All of this is not to say, however, that an approval of a disability benefit from one agency,or a report from a doctor considered for one benefit, should not be used by the applicant for submission to another agency.  Indeed, this should be done — but carefully, and with thoughtfulness. 

Sincerely,

Robert R. McGill, Esquire

OPM Disability Retirement: A New Beginning

After representing so many Federal and Postal employees over these many years, there are stories which continue to sadden me; as with all professionals, I attempt to bifurcate my life, and not get “personally” involved with my cases.  To blur the lines between providing sound and effective legal advice, and getting “involved” in the personal tragedies of my clients, would certainly undermine the professional effectiveness needed in providing for my clients.  To a great extent, I am successful. Every now and then, however, I am informed of a tragedy — and it touches me. Perhaps that is a good thing; for one can become insensitive, or “de-sensitized” in a way that can be detrimental.

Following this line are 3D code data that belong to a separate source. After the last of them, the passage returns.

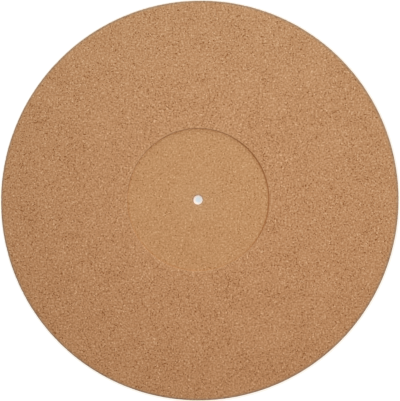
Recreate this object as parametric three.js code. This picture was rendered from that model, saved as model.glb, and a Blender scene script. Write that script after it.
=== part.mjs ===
// Cork slip mat for a record player's platter: one disc cut from agglomerated cork sheet.
// It has a shallow round recess in the top for a record's raised label, and a hole for the spindle.
// Millimetres, +Z up. The origin is the spindle's axis at the underside, which lies on the platter.

import * as THREE from 'three';

// Sizes that can be set one by one
const matDiameter = 300;
const matThickness = 3;
const labelRecessDiameter = 107;
const labelRecessDepth = 1;
const spindleHoleDiameter = 7.2;

// Radii that cutting and handling leave on the soft cork
const rimEdgeRadius = 0.4;
const recessLipRadius = 0.45;
const recessRootRadius = 0.15;
const holeEdgeRadius = 0.25;

// How finely the round shapes are divided
const sectorsPerTurn = 128;
const curveDivisions = 2;

const QUARTER_TURN = Math.PI / 2;

// A corner radius can't be more than this share of the wall that it rounds, so that the wall's
// two corners never meet.
const LARGEST_CORNER_SHARE = 0.49;

const rimRadius = matDiameter / 2;
const recessRadius = labelRecessDiameter / 2;
const holeRadius = spindleHoleDiameter / 2;
const recessFloorHeight = matThickness - labelRecessDepth;

/** A corner radius, limited by the height of the wall that carries the corner. */
function cornerWithin(radius, wallHeight) {
  return Math.min(radius, LARGEST_CORNER_SHARE * wallHeight);
}

/**
 * The mat's half section, as distance from the spindle's axis against height.
 * It runs once round the cork: out along the underside, up the rim, in over the playing surface,
 * down the recess wall, in over the recess floor and down the spindle hole.
 */
function matSection() {
  const rimCorner = cornerWithin(rimEdgeRadius, matThickness);
  const lipCorner = cornerWithin(recessLipRadius, labelRecessDepth);
  const rootCorner = cornerWithin(recessRootRadius, labelRecessDepth);
  const holeCorner = cornerWithin(holeEdgeRadius, recessFloorHeight);

  const section = new THREE.Path();

  // Underside, then the rim with both of its arrises rounded
  section.moveTo(holeRadius + holeCorner, 0);
  section.lineTo(rimRadius - rimCorner, 0);
  section.absarc(rimRadius - rimCorner, rimCorner, rimCorner, -QUARTER_TURN, 0, false);
  section.lineTo(rimRadius, matThickness - rimCorner);
  section.absarc(rimRadius - rimCorner, matThickness - rimCorner, rimCorner, 0, QUARTER_TURN, false);

  // Playing surface, as far as the softened lip of the label recess
  section.lineTo(recessRadius + lipCorner, matThickness);
  section.absarc(recessRadius + lipCorner, matThickness - lipCorner, lipCorner,
    QUARTER_TURN, 2 * QUARTER_TURN, false);

  // Recess wall, and the hollow corner that the cutter leaves at its foot
  section.lineTo(recessRadius, recessFloorHeight + rootCorner);
  section.absarc(recessRadius - rootCorner, recessFloorHeight + rootCorner, rootCorner,
    0, -QUARTER_TURN, true);

  // Recess floor, then the spindle hole with both of its edges rounded
  section.lineTo(holeRadius + holeCorner, recessFloorHeight);
  section.absarc(holeRadius + holeCorner, recessFloorHeight - holeCorner, holeCorner,
    QUARTER_TURN, 2 * QUARTER_TURN, false);
  section.lineTo(holeRadius, holeCorner);
  section.absarc(holeRadius + holeCorner, holeCorner, holeCorner,
    2 * QUARTER_TURN, 3 * QUARTER_TURN, false);

  section.closePath();
  return section.getPoints(curveDivisions);
}

/** Turns a closed half section once round the spindle's axis. */
function revolve(section) {
  const geometry = new THREE.LatheGeometry(section, sectorsPerTurn);
  geometry.rotateX(QUARTER_TURN); // a lathe turns about Y, and this part stands on Z
  return geometry;
}

/** Sanded cork agglomerate: a dull, warm tan. */
function corkMaterial() {
  return new THREE.MeshStandardMaterial({
    color: new THREE.Color(0xb98961),
    roughness: 0.9,
    metalness: 0,
  });
}

const corkMat = new THREE.Mesh(revolve(matSection()), corkMaterial());
corkMat.name = 'cork_mat';

const turntableMat = new THREE.Group();
turntableMat.add(corkMat);

export default turntableMat;
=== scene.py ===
"""A turntable platter mat: one disc of agglomerated cork with a label recess and a spindle hole.

Every length is in metres. The mat lies flat with +Z up, and the spindle's axis is the Z axis.
"""

import math

import bpy
import numpy as np
from mathutils import Matrix, Vector


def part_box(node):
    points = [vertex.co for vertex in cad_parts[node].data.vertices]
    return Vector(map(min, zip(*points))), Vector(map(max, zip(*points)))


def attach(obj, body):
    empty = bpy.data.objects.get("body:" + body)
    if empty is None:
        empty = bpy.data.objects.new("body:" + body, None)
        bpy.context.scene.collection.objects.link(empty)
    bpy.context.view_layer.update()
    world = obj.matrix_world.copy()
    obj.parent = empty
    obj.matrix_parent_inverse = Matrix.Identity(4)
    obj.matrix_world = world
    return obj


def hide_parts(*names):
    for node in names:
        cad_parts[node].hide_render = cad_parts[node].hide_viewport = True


MM = 0.001
CORK_NODE = "cork_mat"

# Cut sizes of the mat that the frame's box doesn't give
RECESS_RADIUS = 53.5 * MM
RECESS_DEPTH = 1.0 * MM
HOLE_RADIUS = 3.6 * MM

# Radii that cutting and handling leave on the soft cork
RIM_EDGE = 0.4 * MM
LIP_EDGE = 0.45 * MM
ROOT_EDGE = 0.15 * MM
HOLE_EDGE = 0.25 * MM

# Vertices round each ring, from coarse on the flats to fine where the cork crumbles.
# Neighbouring rings divide each other, so that they can be joined.
RIM_SECTORS = 2560
FIELD_SECTORS = 640
STEP_SECTORS = 1280
FLOOR_SECTORS = 320
HOLE_SECTORS = 160
UNDERSIDE_SECTORS = 320

# Width of the finely divided band beside each arris
RIM_BAND = 1.6 * MM
STEP_BAND = 1.2 * MM
HOLE_BAND = 0.9 * MM

# Finishes, in the order of the material slots
SANDED, MILLED, CUT, UNDERSIDE = range(4)

# Granules of the surface: their size, how far they differ in height, and the seams between them, with
# the seams' width as a share of the granules' size
GRANULE = 1.0 * MM
GRANULE_RELIEF = 0.06 * MM
SEAM_DEPTH = 0.05 * MM
SEAM_WIDTH = 0.3

# Nicks where a crumb has come off: the size of the cells that may hold one, the depth, the random
# number from which a cell has a nick, and where its slope starts and ends, as shares of the cell
NICK_SPACING = 1.7 * MM
NICK_DEPTH = 0.34 * MM
NICKED_FROM = 0.62
NICK_SLOPE = (0.15, 0.62)

# The slow wobble of a cut edge, its waves per turn, and the crumble at which it starts and is full
WOBBLE = 0.07 * MM
WOBBLE_TURNS = (5, 9, 17, 31, 52, 77)
EDGE_CRUMBLE = (0.1, 0.6)

# The slight wave of the sheet, and the distance from the rim over which it dies out. Each of its waves
# has an axis, its waves in one length, and the strength and waves in one length of its bend.
SHEET_WAVE = 0.05 * MM
SHEET_WAVE_LENGTH = 38 * MM
SHEET_WAVES = ((0, 1.0, 1.1, 0.6), (1, 0.8, 0.7, 0.5))
SHEET_FLAT_RIM = 6 * MM

# Starting numbers of the random patterns
GRANULE_SALT = 11
NICK_SALT = 29
WOBBLE_SALT = 3

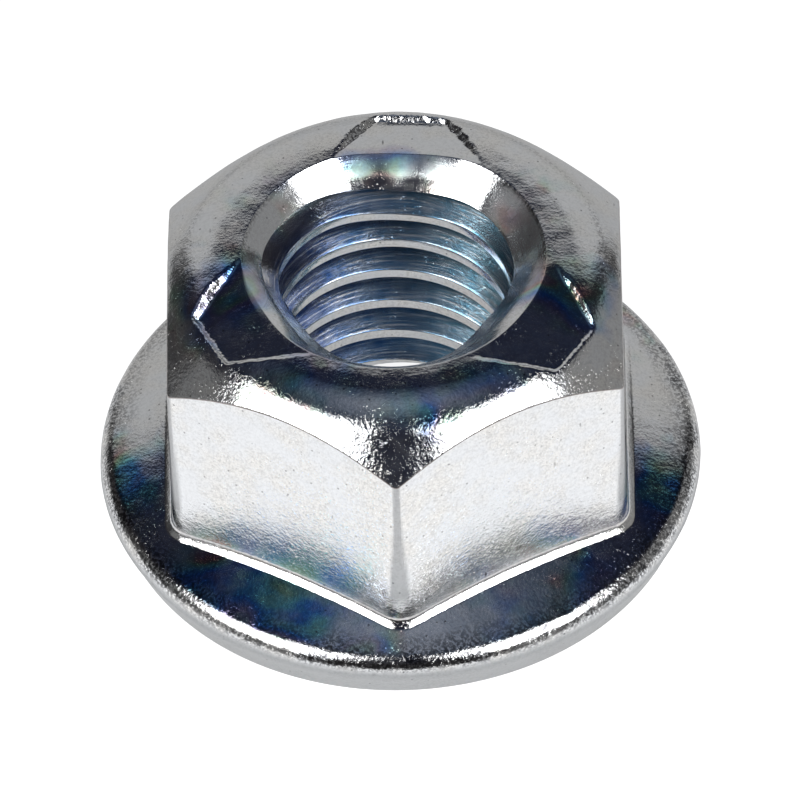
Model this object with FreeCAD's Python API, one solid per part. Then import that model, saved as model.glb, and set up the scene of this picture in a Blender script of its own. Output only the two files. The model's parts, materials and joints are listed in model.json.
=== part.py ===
import FreeCAD, Part
import math
import os

V = FreeCAD.Vector

# Driving sizes: millimetres, and degrees where the name says so
# Z up, origin on the bearing face at the middle of the hole

# Thread, and how far the minor diameter lies inside the nominal one, in pitches
thread_diameter = 8.0
thread_pitch = 1.25
thread_depth_share = 1.0825

# Hexagon
across_flats = 13.0
face_draft_degrees = 0.7
hexagon_edge_radius = 0.5

# Heights
nut_height = 9.2
hexagon_foot_height = 1.35

# Dome over the hexagon: a nearly flat crown that rolls over into a steep cone
cone_top_radius = 5.68
cone_degrees = 44.0
dome_roll_radius = 2.3

# Flange
flange_radius = 8.63
flange_flare = 0.43
bearing_edge_radius = 0.2
flange_rim_height = 1.03
flange_roll_radius = 0.7
flange_slope_degrees = 19.0
foot_fillet_radius = 0.5

# Countersinks
top_countersink_radius = 4.31
bottom_countersink_radius = 4.65
countersink_degrees = 45.0

# Three crimps, struck at once by the corners of a three-sided punch
crimp_count = 3
crimp_side_distance = 3.75
crimp_outer_distance = 5.85
crimp_turn_degrees = -3.3
crimp_offset_x = 0.15
crimp_offset_y = -0.055
crimp_rim_depth = 0.1
crimp_slope_degrees = 14.5
crimp_wall_draft_degrees = 40.0

# Under each crimp the wall of the hole is squeezed inward
squeeze = 0.3
squeeze_depth = 1.7

# Values that follow from the sizes above
minor_radius = (thread_diameter - thread_depth_share * thread_pitch) / 2
bearing_radius = flange_radius - flange_flare
rim_drop = math.tan(math.radians(countersink_degrees))
cone_drop = math.tan(math.radians(cone_degrees))
slope_rise = math.tan(math.radians(flange_slope_degrees))
crimp_drop = math.tan(math.radians(crimp_slope_degrees))
top_wall_end = nut_height - (top_countersink_radius - minor_radius) * rim_drop
corner_reach = (across_flats / 2 - hexagon_edge_radius) / math.cos(math.pi / 6) + hexagon_edge_radius
slope_end_radius = flange_radius - flange_roll_radius * (1 - math.sin(math.radians(flange_slope_degrees)))
clear = 1.0

# The hexagon and its foot fillet stay on the flange's slope: a narrow flange has turned corners above it
turned_reach = min(corner_reach + clear, slope_end_radius - foot_fillet_radius)


def line(a, b):
    return Part.LineSegment(V(*a), V(*b)).toShape()


def arc(a, middle, b):
    return Part.Arc(V(*a), V(*middle), V(*b)).toShape()


def turned(edges):
    """A solid of revolution about the bore's axis."""
    face = Part.Face(Part.Wire(edges))
    return face.revolve(V(0, 0, 0), V(0, 0, 1), 360)


def rounded_hexagon(half_width, z):
    """Closed wire of six flats and six small corner arcs, one corner towards -Y."""
    edges = []
    flat_half = (half_width - hexagon_edge_radius) * math.tan(math.pi / 6)
    corner_distance = (half_width - hexagon_edge_radius) / math.cos(math.pi / 6)
    for side in range(6):
        turn = math.radians(60 * side)
        normal = V(math.cos(turn), math.sin(turn), 0)
        along = V(-math.sin(turn), math.cos(turn), 0)
        lift = V(0, 0, z)
        start = normal * half_width - along * flat_half + lift
        end = normal * half_width + along * flat_half + lift
        edges.append(Part.LineSegment(start, end).toShape())
        corner_turn = turn + math.pi / 6
        corner = V(math.cos(corner_turn), math.sin(corner_turn), 0)
        tip = corner * (corner_distance + hexagon_edge_radius) + lift
        next_turn = turn + math.pi / 3
        next_normal = V(math.cos(next_turn), math.sin(next_turn), 0)
        next_along = V(-math.sin(next_turn), math.cos(next_turn), 0)
        next_start = next_normal * half_width - next_along * flat_half + lift
        edges.append(Part.Arc(end, tip, next_start).toShape())
    return Part.Wire(edges)


def hexagon_body():
    """The wrenching body: a hexagon that narrows slightly upward, as forged."""
    narrowing = (nut_height - hexagon_foot_height) * math.tan(math.radians(face_draft_degrees))
    foot = rounded_hexagon(across_flats / 2, hexagon_foot_height)
    head = rounded_hexagon(across_flats / 2 - narrowing, nut_height)
    return Part.makeLoft([foot, head], True, True)


def dome():
    """Everything under the crown, the rolled shoulder and the cone."""
    half_turn = math.radians(cone_degrees) / 2
    tangent = dome_roll_radius * math.tan(half_turn)
    crown_end = cone_top_radius - tangent
    roll_middle = nut_height - dome_roll_radius
    roll_end_radius = crown_end + dome_roll_radius * math.sin(2 * half_turn)
    roll_end_height = roll_middle + dome_roll_radius * math.cos(2 * half_turn)
    middle_radius = crown_end + dome_roll_radius * math.sin(half_turn)
    middle_height = roll_middle + dome_roll_radius * math.cos(half_turn)
    cone_end_height = roll_end_height - (turned_reach - roll_end_radius) * cone_drop
    return turned([
        line((0, 0, 0), (turned_reach, 0, 0)),
        line((turned_reach, 0, 0), (turned_reach, 0, cone_end_height)),
        line((turned_reach, 0, cone_end_height), (roll_end_radius, 0, roll_end_height)),
        arc((roll_end_radius, 0, roll_end_height), (middle_radius, 0, middle_height), (crown_end, 0, nut_height)),
        line((crown_end, 0, nut_height), (0, 0, nut_height)),
        line((0, 0, nut_height), (0, 0, 0)),
    ])


def flange_top(radius):
    """Height of the flange's sloping top at a distance from the axis."""
    slope_end_height = flange_rim_height + flange_roll_radius * math.cos(math.radians(flange_slope_degrees))
    return slope_end_height + (slope_end_radius - radius) * slope_rise


def flange():
    """The washer face: flared rim, rolled top edge and a shallow cone up to the hexagon."""
    roll_middle = flange_radius - flange_roll_radius
    slope_end_height = flange_top(slope_end_radius)
    half = math.radians(90 - flange_slope_degrees) / 2
    middle_radius = roll_middle + flange_roll_radius * math.cos(half)
    middle_height = flange_rim_height + flange_roll_radius * math.sin(half)
    inner_height = flange_top(top_countersink_radius)
    body = turned([
        line((0, 0, 0), (bearing_radius, 0, 0)),
        line((bearing_radius, 0, 0), (flange_radius, 0, flange_rim_height)),
        arc((flange_radius, 0, flange_rim_height), (middle_radius, 0, middle_height),
            (slope_end_radius, 0, slope_end_height)),
        line((slope_end_radius, 0, slope_end_height), (top_countersink_radius, 0, inner_height)),
        line((top_countersink_radius, 0, inner_height), (0, 0, inner_height)),
        line((0, 0, inner_height), (0, 0, 0)),
    ])
    bottom_edges = [edge for edge in body.Edges if is_bearing_edge(edge)]
    return body.makeFillet(bearing_edge_radius, bottom_edges)


def is_bearing_edge(edge):
    box = edge.BoundBox
    return box.ZMax < 1e-6 and abs(box.XMax - bearing_radius) < 1e-3 and abs(box.YMax - bearing_radius) < 1e-3


def crimp_angle(index):
    return math.radians(90 + crimp_turn_degrees + index * 360 / crimp_count)


def squeezed_flat(index):
    """The metal that one crimp pushes into the hole: a leaning flat on the bore's wall."""
    top = nut_height + clear
    foot = top_wall_end - squeeze_depth
    lean = squeeze / squeeze_depth
    outer = minor_radius + clear
    outline = [(minor_radius, foot), (outer, foot), (outer, top), (minor_radius - lean * (top - foot), top)]
    points = [V(radius, -minor_radius, height) for radius, height in outline]
    face = Part.Face(Part.makePolygon(points + points[:1]))
    block = face.extrude(V(0, 2 * minor_radius, 0))
    block.rotate(V(0, 0, 0), V(0, 0, 1), math.degrees(crimp_angle(index)))
    return block


def bore():
    """Through hole at the thread's minor diameter, with a countersink at each end."""
    hole = Part.makeCylinder(minor_radius, nut_height + 2 * clear, V(0, 0, -clear))
    hole = hole.cut([squeezed_flat(index) for index in range(crimp_count)])
    bottom_cone = (bottom_countersink_radius - minor_radius) * rim_drop
    lower = Part.makeCone(bottom_countersink_radius + clear / rim_drop, minor_radius,
                          bottom_cone + clear, V(0, 0, -clear))
    tip = top_wall_end - minor_radius * rim_drop
    mouth = Part.makeCone(0, top_countersink_radius + clear / rim_drop,
                          nut_height + clear - tip, V(0, 0, tip))
    return hole.fuse([lower, mouth])


def crimp_walls(index, height):
    """The four corners of one crimp at a height above its floor, inner pair last."""
    turn = crimp_angle(index)
    spread = height * math.tan(math.radians(crimp_wall_draft_degrees))
    side = crimp_side_distance + spread
    inner = minor_radius / 2
    outer = crimp_outer_distance + spread
    corners = []
    for distance, hand in ((inner, 1), (outer, 1), (outer, -1), (inner, -1)):
        across = (side - distance / 2) / math.cos(math.pi / 6)
        drop = crimp_rim_depth + (distance - top_countersink_radius) * crimp_drop
        x = distance * math.cos(turn) - hand * across * math.sin(turn) + crimp_offset_x
        y = distance * math.sin(turn) + hand * across * math.cos(turn) + crimp_offset_y
        corners.append(V(x, y, nut_height - drop + height))
    return corners


def crimp(index):
    """One corner of the punch: a sloping floor between drafted walls."""
    low = crimp_walls(index, 0.0)
    high = crimp_walls(index, clear)
    faces = [Part.Face(Part.makePolygon(ring + ring[:1])) for ring in (low, high)]
    for here in range(len(low)):
        there = (here + 1) % len(low)
        wall = [low[here], low[there], high[there], high[here]]
        faces.append(Part.Face(Part.makePolygon(wall + wall[:1])))
    return Part.makeSolid(Part.makeShell(faces))


def is_foot_edge(edge):
    """Whether an edge is where the hexagon stands on the flange's slope."""
    place = edge.valueAt((edge.FirstParameter + edge.LastParameter) / 2)
    radius = math.hypot(place.x, place.y)
    on_body = across_flats / 2 - hexagon_edge_radius < radius < turned_reach + 1e-3
    return on_body and abs(place.z - flange_top(radius)) < 1e-3


def flange_nut():
    body = hexagon_body().common(dome())
    body = body.fuse(flange()).removeSplitter()
    body = body.makeFillet(foot_fillet_radius, [edge for edge in body.Edges if is_foot_edge(edge)])
    crimps = [crimp(index) for index in range(crimp_count)]
    body = body.cut(crimps)
    body = body.cut(bore())
    return body.removeSplitter()


os.makedirs("parts", exist_ok=True)
nut = flange_nut()
nut.exportStep("parts/flange_nut.step")
print("flange_nut", nut.ShapeType, len(nut.Solids), "solid", round(nut.Volume, 2), "mm3", nut.isValid())
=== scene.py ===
import json
import math

import bpy
import numpy as np
from mathutils import Matrix, Vector, noise


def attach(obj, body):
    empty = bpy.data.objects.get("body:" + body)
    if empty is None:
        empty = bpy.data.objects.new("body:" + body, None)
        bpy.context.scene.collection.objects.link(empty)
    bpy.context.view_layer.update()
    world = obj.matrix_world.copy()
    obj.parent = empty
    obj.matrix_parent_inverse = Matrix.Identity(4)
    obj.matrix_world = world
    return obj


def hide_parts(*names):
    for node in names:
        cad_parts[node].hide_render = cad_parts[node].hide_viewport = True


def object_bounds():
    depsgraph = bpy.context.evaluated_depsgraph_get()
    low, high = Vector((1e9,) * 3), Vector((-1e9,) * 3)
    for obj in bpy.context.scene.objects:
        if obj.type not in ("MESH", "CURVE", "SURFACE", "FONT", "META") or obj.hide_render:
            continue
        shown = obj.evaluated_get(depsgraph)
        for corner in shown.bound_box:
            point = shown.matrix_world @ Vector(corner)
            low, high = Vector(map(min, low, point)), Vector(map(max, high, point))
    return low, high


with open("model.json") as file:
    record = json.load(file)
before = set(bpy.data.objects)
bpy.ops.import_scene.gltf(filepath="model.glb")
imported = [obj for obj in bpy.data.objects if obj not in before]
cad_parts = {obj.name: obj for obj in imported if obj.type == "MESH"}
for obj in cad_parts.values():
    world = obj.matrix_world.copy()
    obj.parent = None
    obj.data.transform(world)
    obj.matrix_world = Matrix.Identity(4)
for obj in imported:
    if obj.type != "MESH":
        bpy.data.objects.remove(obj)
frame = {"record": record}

bl_info = {
    "name": "Crimped Flange Nut",
    "version": (1, 0, 0),
    "blender": (4, 5, 0),
    "location": "View3D > Sidebar > Nut",
    "description": "Models a zinc plated flange lock nut with its thread, finish and studio",
    "category": "Add Mesh",
}

MM = 0.001
NODE = "flange_nut"
CAD_LOW, CAD_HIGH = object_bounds()
MINOR_RADIUS = frame["record"]["mounts"][0]["dims"]["r_mm"] * MM

# Dents, and lumps where the depth is negative: direction in degrees from -Y towards +X, height,
# distance from the axis, size and depth in mm
NICKS = (
    (52, 8.15, 6.25, 0.30, 0.09),
    (55, 8.05, 6.45, 0.18, -0.09),
    (49, 8.2, 6.1, 0.12, -0.06),
    (-44, 7.9, 6.3, 0.22, 0.03),
    (22, 8.7, 5.4, 0.2, 0.015),
    (-12, 8.6, 5.6, 0.25, 0.012),
    (140, 8.4, 5.9, 0.25, 0.03),
    (-128, 8.5, 5.8, 0.3, 0.025),
    (-21, 4.2, 6.5, 0.2, 0.02),
    (31, 5.6, 6.5, 0.16, 0.02),
    (72, 3.4, 6.6, 0.22, 0.02),
    (-68, 1.9, 8.1, 0.3, 0.02),
    (35, 1.8, 8.2, 0.35, 0.02),
)

# Pits and scratches: size of the cells in mm, their stretch, the part of a cell that is struck, and a shift
PITS = (
    (0.24, (1, 1, 1), 0.16, (0, 0, 0)),
    (0.5, (1, 0.22, 0.3), 0.07, (5, 2, 1)),
    (0.6, (0.3, 1, 0.2), 0.06, (1, 7, 3)),
)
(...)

I try and explain to many people that getting Federal Disability Retirement benefits should never be a judgment upon one’s career — let alone one’s life. A career can span a lifetime, or it can extend for a couple of years (i.e., at least the 18 months of Federal Service that is needed to even qualify under FERS). However long, to come to a point in one’s career where it becomes necessary to acknowledge to one’s self that certain medical conditions are directly impacting one’s ability to perform the essential elements of the job — such an admission should never be interpreted to mean that such a circumstance has somehow devalued the worth of a person.  Human beings are complex entities, bundled up by personality, uniqueness, family, job, hobbies, thoughts — a compendium of a history of one’s life.  Note that I merely inserted the concept of “job” within a sequence of many facets.  And, indeed, one’s job is important — it takes us away from the many other bundles of our lives, and forces us to expend 8, 10, 12 or more hours per day, Monday thru Friday, and some weekends, too.  But that which takes up a large quantity of our time does not necessarily or logically result in the definitional essence of a human being; the fact that we spend a great deal of time in the bathroom does not mean that such an activity defines our “essence”.  “Worth” of a human being attaches to each of us, and is inseparable from each human being.  One’s job and career constitute only a small part of us.  Let’s keep that in mind, and in its proper perspective.

Sincerely,

Robert R. McGill, Esquire

CSRS & FERS Disability Retirement: The OWCP Danger of Complacency

I have had far too many calls by individuals who were complacent with being on OWCP/DOL temporary total disability compensation. The old adage, “Ignorance of the law is not an excuse”, is still generally true. It is the responsibility of the Federal or Postal employee to file for Federal Disability retirement benefits under FERS or CSRS in a timely fashion — within one (1) year of being separated from Federal Service.  The fact that an individual is on the rolls of Worker’s Comp, receiving Worker’s Comp, receiving a scheduled award, going through rehabilitation or job retraining does not protect or extend the Statute of Limitations of 1 year.  Many people, especially Postal Workers, become separated from service without being properly notified.  A hint:  If you all of a sudden stop receiving those “Zero-balance” pay checks, chances are, you have been terminated & separated from service.  The burden is on the Federal employee to keep on top of things:  ask for your PS Form 50, or SF-50, whichever the case may be; call your agency on a regular basis to make sure that you are still on the rolls of the Agency.  If you have been separated from service, a personnel action should have been initiated.  From that moment — when you have been separated from Federal Service — you have one — I emphasize and reiterate — ONE YEAR from the date of separation from Federal Service to file for disability retirement benefits.